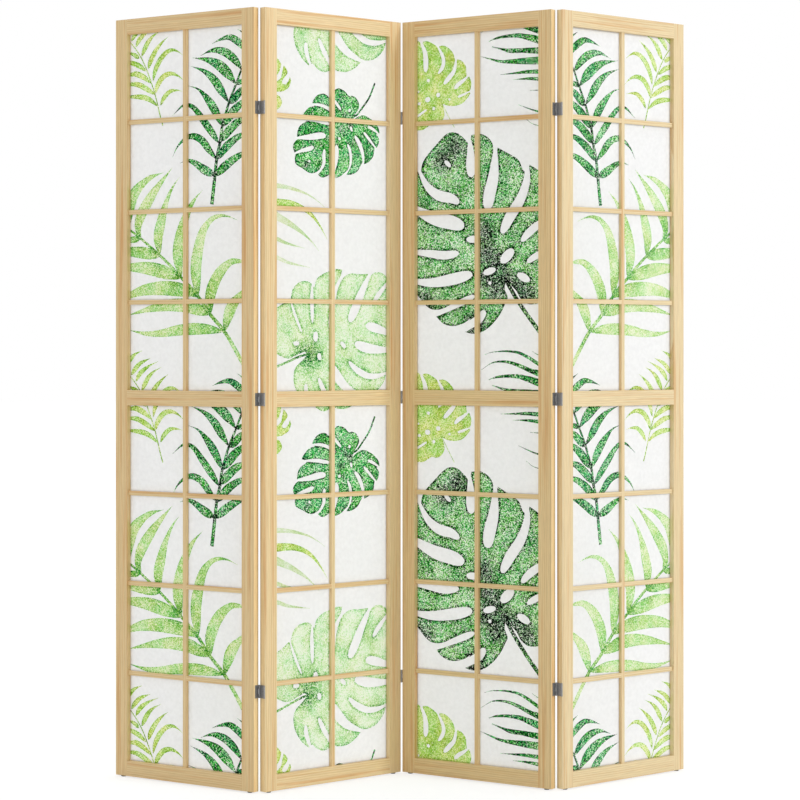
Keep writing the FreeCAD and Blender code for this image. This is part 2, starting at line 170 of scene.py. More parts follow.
def paint(node, material):
    """Give every material slot of a CAD node this material."""
    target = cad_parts[node]
    if not target.material_slots:
        target.data.materials.append(material)
    for slot in target.material_slots:
        slot.material = material


# Pine

RINGS_PER_METRE = 210.0
RING_WANDER = 0.016
# The heart of the tree lies beside the member, so rings show as long near-straight stripes.
HEART_SIDE = (0.05, 0.11)
HEART_DEPTH = 0.03
# Each panel's pine is tinted as painted light: panels 2 and 4, which face the lamp, paler and bluer, and
# panels 1 and 3, in shade, warmer.
PANEL_LIGHT_TINTS = {1: (1.0, 0.99, 0.96, 1.0), 2: (1.0, 1.02, 1.06, 1.0), 3: (0.985, 0.97, 0.93, 1.0),
               4: (0.965, 1.03, 1.14, 1.0)}
# How far from a panel's edge the painted shade on the face beside a fold starts, is darkest, and turns into
# the edge.
FOLD_SHADE_FROM = 0.0055
FOLD_SHADE_DARKEST = 0.001
EDGE_FACE = 0.0005
# How far behind the panel's middle the painted shade on the edge in a fold starts and is darkest; nearer the
# front the edge is painted a little lighter.
GAP_SHADE = (0.001, 0.008)


def stretched(tree, place, sideways, lengthwise):
    """The place scaled so that a pattern in it runs long along the grain."""
    scales = (sideways, sideways, lengthwise)
    return add(tree, "VectorMath", {0: place, 1: scales}, operation="MULTIPLY").outputs[0]


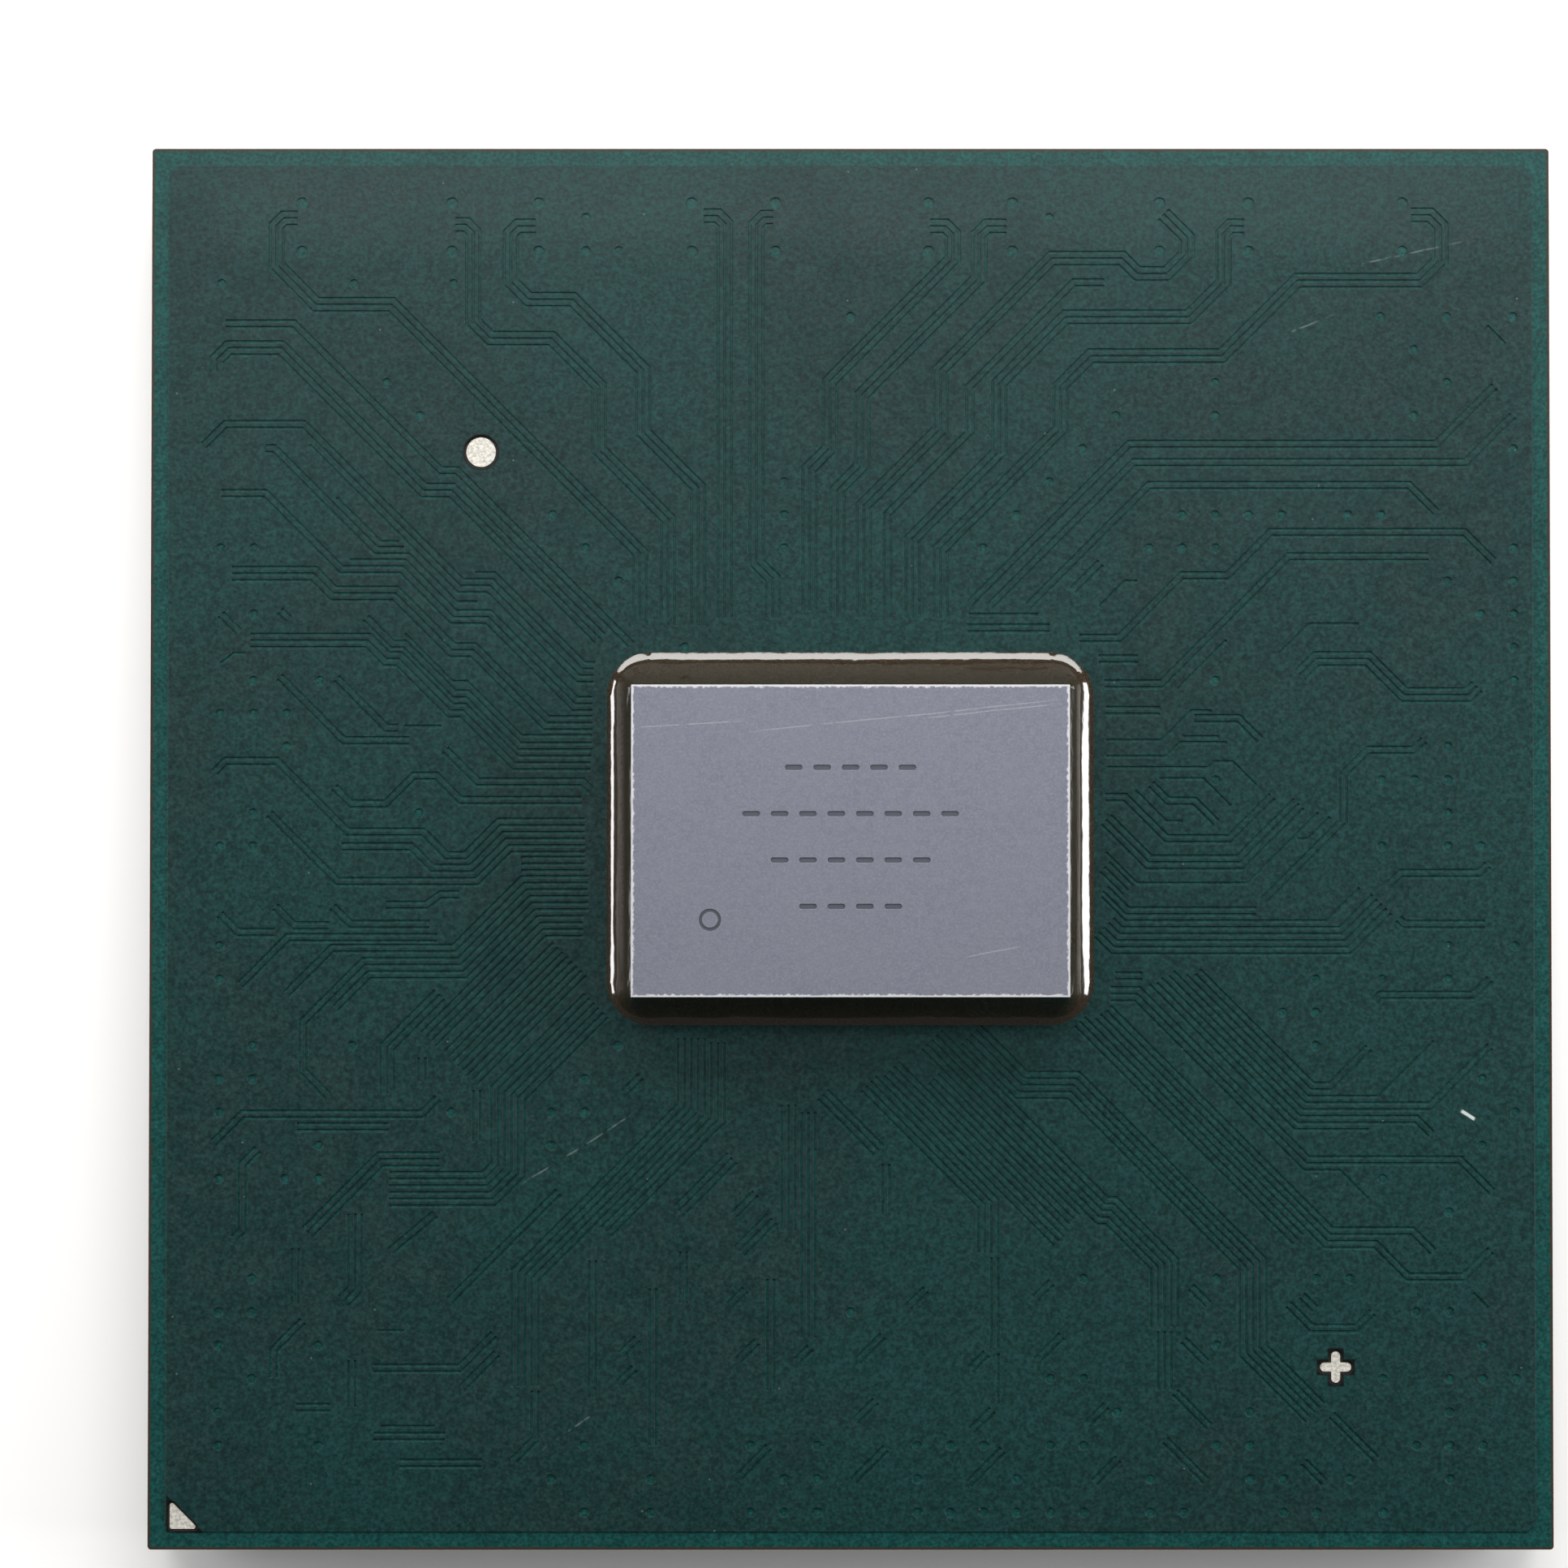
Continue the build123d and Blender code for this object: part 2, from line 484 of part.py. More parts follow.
def shifted(line, distance):
    """A line's points moved sideways, each to the meeting of its two moved runs."""
    sides = [(end - start).normalized().rotate(Axis.Z, 90) for start, end in zip(line, line[1:])]
    means = [(a + b) / 2 for a, b in zip(sides[:1] + sides, sides + sides[-1:])]
    return [point + mean * (distance / mean.length**2) for point, mean in zip(line, means)]


def gap_shape(line):
    """One clearance gap: its middle line widened to both sides."""
    left = shifted(line, gap_width / 2)
    right = shifted(line, -gap_width / 2)
    return Face(Wire.make_polygon(left + right[::-1], close=True))


def gap_shapes():
    for count, points in routes:
        line = [Vector(x, y) for x, y in points]
        for k in range(count):
            yield gap_shape(shifted(line, (k - (count - 1) / 2) * gap_pitch))


def via_shapes():
    for row, columns in via_rows.items():
        for column in columns:
            yield Pos(column * via_pitch, row * via_pitch) * Circle(via_diameter / 2)
    for y in end_via_rows:
        for x in end_via_columns:
            yield Pos(x, y) * Circle(end_via_diameter / 2)


def top_solder_mask():
    openings = [window_outline(), *mark_openings()]
    sunk = [*openings, *gap_shapes(), *via_shapes()]
    base = slab(body_outline() - openings, z_top_mask, mask_thickness)
    copper = plane_outline(top_border, top_corner_cut) - sunk
    return base + slab(copper, z_top_mask + mask_thickness, copper_relief)


def dot_place():
    return Pos(dot_from_west - body_side / 2, body_side / 2 - dot_from_north)


def cross_place():
    return Pos(body_side / 2 - cross_from_east, cross_from_south - body_side / 2)


def triangle_place():
    return Pos(triangle_from_west - body_side / 2, triangle_from_south - body_side / 2)


def dot_shape(grow=0.0):
    return dot_place() * Circle(dot_diameter / 2 + grow)


def cross_shape(grow=0.0):
    arm = SlotOverall(cross_span + 2 * grow, cross_arm + 2 * grow)
    return cross_place() * (arm + Rot(0, 0, 90) * arm)


def triangle_shape(grow=0.0):
    leg = triangle_leg
    low = -grow
    high = leg + grow * (1 + math.sqrt(2))
    corner = make_face(Polyline((low, low), (high, low), (low, high), close=True))
    return triangle_place() * fillet(corner.vertices(), triangle_corner_radius + grow)


def mark_openings():
    return [shape(mark_clearance) for shape in (dot_shape, cross_shape, triangle_shape)]


def mark(shape):
    return slab(shape(), z_top_mask, mark_thickness)


def layer(low, thickness):
    return slab(body_outline(), low, thickness)


nodes = {
    "core_laminate": layer(z_core, core_thickness),
    "top_buildup": layer(z_top_buildup, buildup_thickness),
    "bottom_buildup": layer(z_bottom_buildup, buildup_thickness),
    "top_solder_mask": top_solder_mask(),
    "bottom_solder_mask": bottom_solder_mask(),
    "silicon_die": silicon_die(),
    "copper_pillars": copper_pillars(),
    "underfill": underfill(),
    "ball_lands": ball_lands(),
    "fiducial_dot": mark(dot_shape),
    "fiducial_cross": mark(cross_shape),
    "pin1_triangle": mark(triangle_shape),
}
for index in range(ball_rows):
    nodes["balls_row_" + row_name(index)] = row_of_balls(index)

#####

### Work to do
Repeat every line of the data, exactly and in full.

### Final result
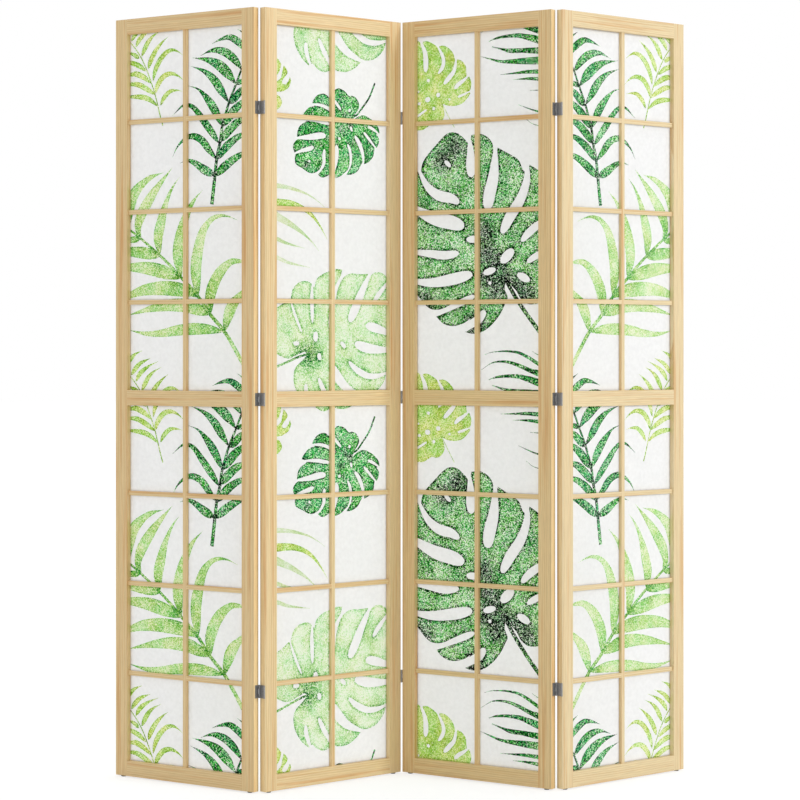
Keep writing the FreeCAD and Blender code for this image. This is part 2, starting at line 170 of scene.py. More parts follow.
def paint(node, material):
    """Give every material slot of a CAD node this material."""
    target = cad_parts[node]
    if not target.material_slots:
        target.data.materials.append(material)
    for slot in target.material_slots:
        slot.material = material


# Pine

RINGS_PER_METRE = 210.0
RING_WANDER = 0.016
# The heart of the tree lies beside the member, so rings show as long near-straight stripes.
HEART_SIDE = (0.05, 0.11)
HEART_DEPTH = 0.03
# Each panel's pine is tinted as painted light: panels 2 and 4, which face the lamp, paler and bluer, and
# panels 1 and 3, in shade, warmer.
PANEL_LIGHT_TINTS = {1: (1.0, 0.99, 0.96, 1.0), 2: (1.0, 1.02, 1.06, 1.0), 3: (0.985, 0.97, 0.93, 1.0),
               4: (0.965, 1.03, 1.14, 1.0)}
# How far from a panel's edge the painted shade on the face beside a fold starts, is darkest, and turns into
# the edge.
FOLD_SHADE_FROM = 0.0055
FOLD_SHADE_DARKEST = 0.001
EDGE_FACE = 0.0005
# How far behind the panel's middle the painted shade on the edge in a fold starts and is darkest; nearer the
# front the edge is painted a little lighter.
GAP_SHADE = (0.001, 0.008)


def stretched(tree, place, sideways, lengthwise):
    """The place scaled so that a pattern in it runs long along the grain."""
    scales = (sideways, sideways, lengthwise)
    return add(tree, "VectorMath", {0: place, 1: scales}, operation="MULTIPLY").outputs[0]


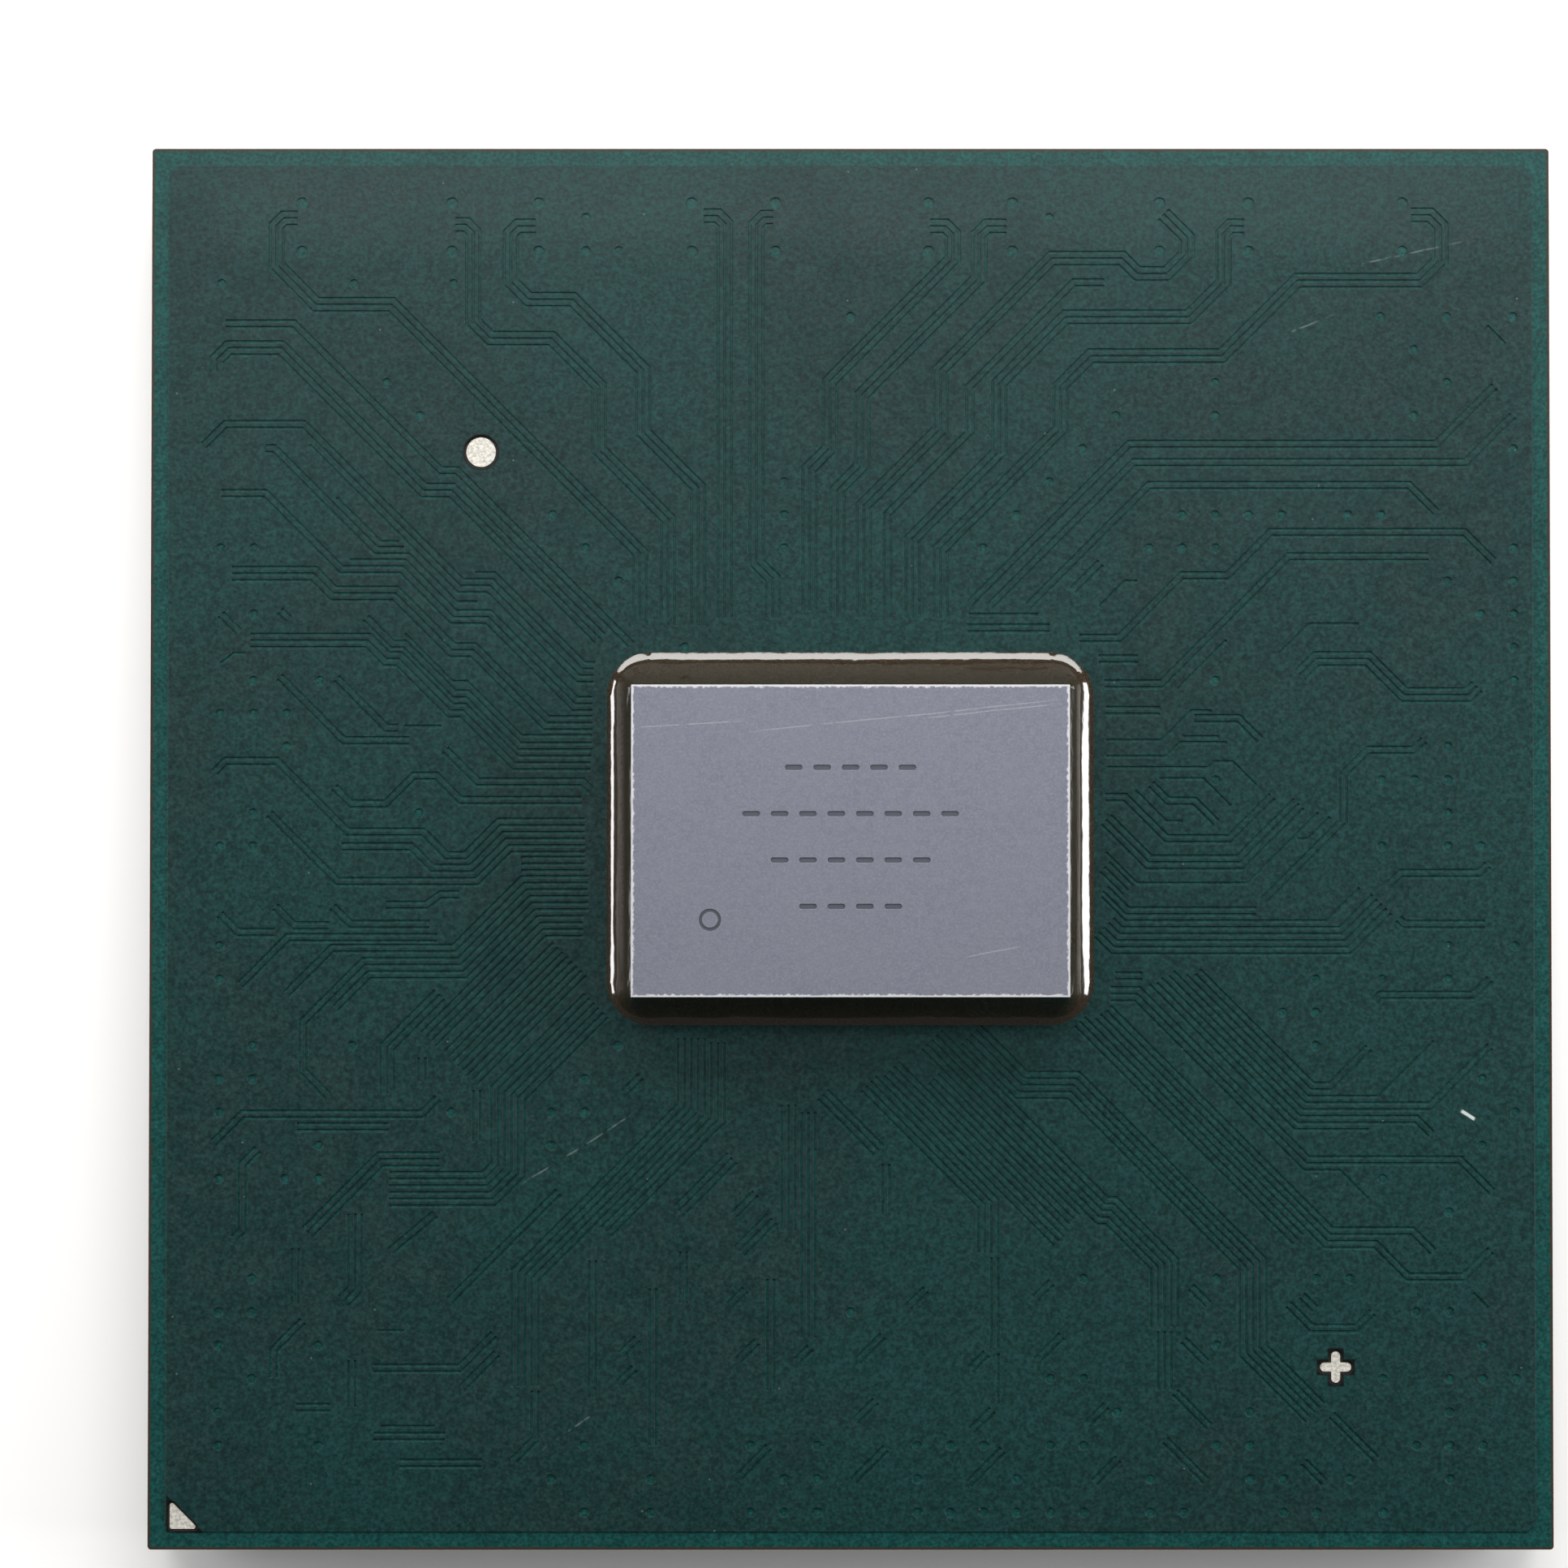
Continue the build123d and Blender code for this object: part 2, from line 484 of part.py. More parts follow.
def shifted(line, distance):
    """A line's points moved sideways, each to the meeting of its two moved runs."""
    sides = [(end - start).normalized().rotate(Axis.Z, 90) for start, end in zip(line, line[1:])]
    means = [(a + b) / 2 for a, b in zip(sides[:1] + sides, sides + sides[-1:])]
    return [point + mean * (distance / mean.length**2) for point, mean in zip(line, means)]


def gap_shape(line):
    """One clearance gap: its middle line widened to both sides."""
    left = shifted(line, gap_width / 2)
    right = shifted(line, -gap_width / 2)
    return Face(Wire.make_polygon(left + right[::-1], close=True))


def gap_shapes():
    for count, points in routes:
        line = [Vector(x, y) for x, y in points]
        for k in range(count):
            yield gap_shape(shifted(line, (k - (count - 1) / 2) * gap_pitch))


def via_shapes():
    for row, columns in via_rows.items():
        for column in columns:
            yield Pos(column * via_pitch, row * via_pitch) * Circle(via_diameter / 2)
    for y in end_via_rows:
        for x in end_via_columns:
            yield Pos(x, y) * Circle(end_via_diameter / 2)


def top_solder_mask():
    openings = [window_outline(), *mark_openings()]
    sunk = [*openings, *gap_shapes(), *via_shapes()]
    base = slab(body_outline() - openings, z_top_mask, mask_thickness)
    copper = plane_outline(top_border, top_corner_cut) - sunk
    return base + slab(copper, z_top_mask + mask_thickness, copper_relief)


def dot_place():
    return Pos(dot_from_west - body_side / 2, body_side / 2 - dot_from_north)


def cross_place():
    return Pos(body_side / 2 - cross_from_east, cross_from_south - body_side / 2)


def triangle_place():
    return Pos(triangle_from_west - body_side / 2, triangle_from_south - body_side / 2)


def dot_shape(grow=0.0):
    return dot_place() * Circle(dot_diameter / 2 + grow)


def cross_shape(grow=0.0):
    arm = SlotOverall(cross_span + 2 * grow, cross_arm + 2 * grow)
    return cross_place() * (arm + Rot(0, 0, 90) * arm)


def triangle_shape(grow=0.0):
    leg = triangle_leg
    low = -grow
    high = leg + grow * (1 + math.sqrt(2))
    corner = make_face(Polyline((low, low), (high, low), (low, high), close=True))
    return triangle_place() * fillet(corner.vertices(), triangle_corner_radius + grow)


def mark_openings():
    return [shape(mark_clearance) for shape in (dot_shape, cross_shape, triangle_shape)]


def mark(shape):
    return slab(shape(), z_top_mask, mark_thickness)


def layer(low, thickness):
    return slab(body_outline(), low, thickness)


nodes = {
    "core_laminate": layer(z_core, core_thickness),
    "top_buildup": layer(z_top_buildup, buildup_thickness),
    "bottom_buildup": layer(z_bottom_buildup, buildup_thickness),
    "top_solder_mask": top_solder_mask(),
    "bottom_solder_mask": bottom_solder_mask(),
    "silicon_die": silicon_die(),
    "copper_pillars": copper_pillars(),
    "underfill": underfill(),
    "ball_lands": ball_lands(),
    "fiducial_dot": mark(dot_shape),
    "fiducial_cross": mark(cross_shape),
    "pin1_triangle": mark(triangle_shape),
}
for index in range(ball_rows):
    nodes["balls_row_" + row_name(index)] = row_of_balls(index)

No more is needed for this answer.